To builders, Martin suggested: "Why should you care? Because lenders love the VRM. Try to bargain with them to convert their passion into a bigger loan or a lower monthly payment."
Earlier this year Rep. Frank Annunzio (D-Ill.) introduced a bill that would aid young home buyers and older owners. Under the graduated mortgage payment he proposed, the monthly cost would start at a low level and increase during the life of the mortgage.
For older owners, a provision would enable senior citizens to retain ownership of their houses and draw monthly checks based on the equity in the house. If the owner died or decided to sell, the amount of the checks and any interest charges would be deducted from the proceeds of the sale and returned to the lender.
But despite new interest in such instruments as the variable rate mortgage, reluctance to give up the fixed rate mortgage can be expected.

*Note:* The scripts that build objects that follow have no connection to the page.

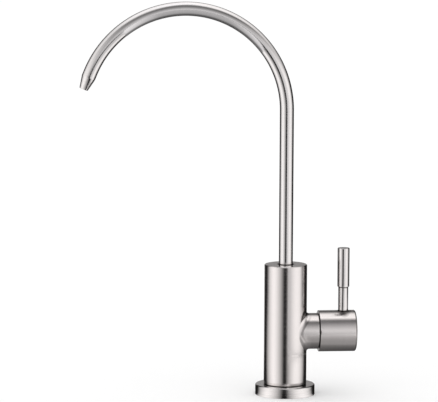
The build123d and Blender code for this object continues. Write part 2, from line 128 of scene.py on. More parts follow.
def carried(profile, path, angles):
    """A profile of (along, radius) points carried round a path: at each angle the point is
    the path's centre plus radius times (cosine times one side vector plus sine times the
    other). Lay is the profile's running length and the angle times its greatest radius."""
    profile = np.asarray(profile, float)
    centre, first, second = path(profile[:, 0])
    radius = profile[:, 1][:, None, None]
    cosine, sine = np.cos(angles)[None, :, None], np.sin(angles)[None, :, None]
    points = centre[:, None] + radius * (cosine * first[:, None] + sine * second[:, None])
    steps = np.linalg.norm(np.diff(profile, axis=0), axis=1)
    run = np.concatenate([[0.0], np.cumsum(steps)])
    lay = np.zeros(points.shape)
    lay[..., 0] = run[:, None]
    lay[..., 1] = angles[None, :] * profile[:, 1].max()
    return points, lay


def full_turn(count):
    """Angles of one full turn, the first and last on the same line."""
    return np.linspace(0.0, 2 * np.pi, count + 1)


def ruled(profile, step):
    """The same profile with points added on its long edges, so that none is longer than
    step: each point's place is read off the running length."""
    profile = np.asarray(profile, float)
    run = np.concatenate([[0.0], np.cumsum(np.linalg.norm(np.diff(profile, axis=0), axis=1))])
    extra = np.arange(0.0, run[-1], step)
    apart = np.abs(extra[:, None] - run).min(1) > 0.25 * step
    places = np.sort(np.concatenate([run, extra[apart]]))
    return np.stack([np.interp(places, run, profile[:, i]) for i in range(2)], -1)


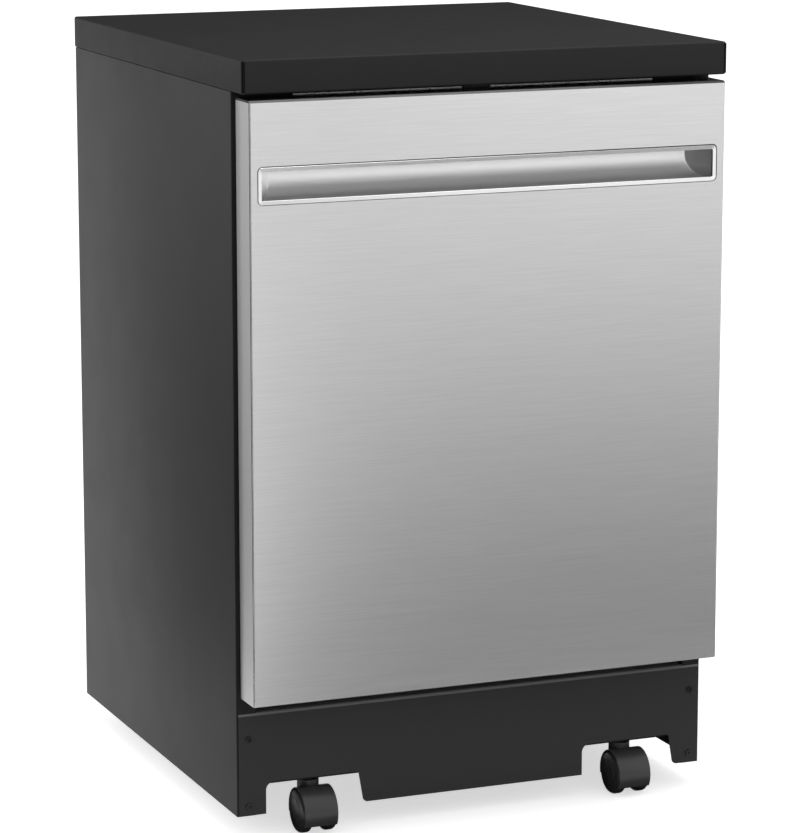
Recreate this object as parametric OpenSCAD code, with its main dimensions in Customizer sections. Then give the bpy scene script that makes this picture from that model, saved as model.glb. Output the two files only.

Several generations of Americans have become home owners under mortgage terms that didn't change while they were paying off their loans. However, current mortgage market rates now range between 9 1/4 to 9 1/2 percent in most parts of the nation. For the most part, mortgage rates have not gone higher than that in the past.
As a result, some prospective buyers are reluctant to commit themselves to high terms for a long period, or to give up an existing mortgage with a rate lower than 7 percent to take on a mortgage with a much higher rate.
Some owner, on the other hand, are refinancing at higher rates because of the tax advantage.
"We're going to build a new house with a big mortgage because we need the deductions and the likely appreciation," one Norbeck area couple said recently.
At some point - some housing professionals and lenders think it may be when rates reach 10 percent - home buyers can be turned off - either psychologically or financially.
While 1978 seems to be a year of rising mortgage interest rates, it might also be the year of the VRM, the GPM, the reverse annuity and the Canadian rollover - all alternative mortgage instruments that might appeal to some home buyers but turn off others.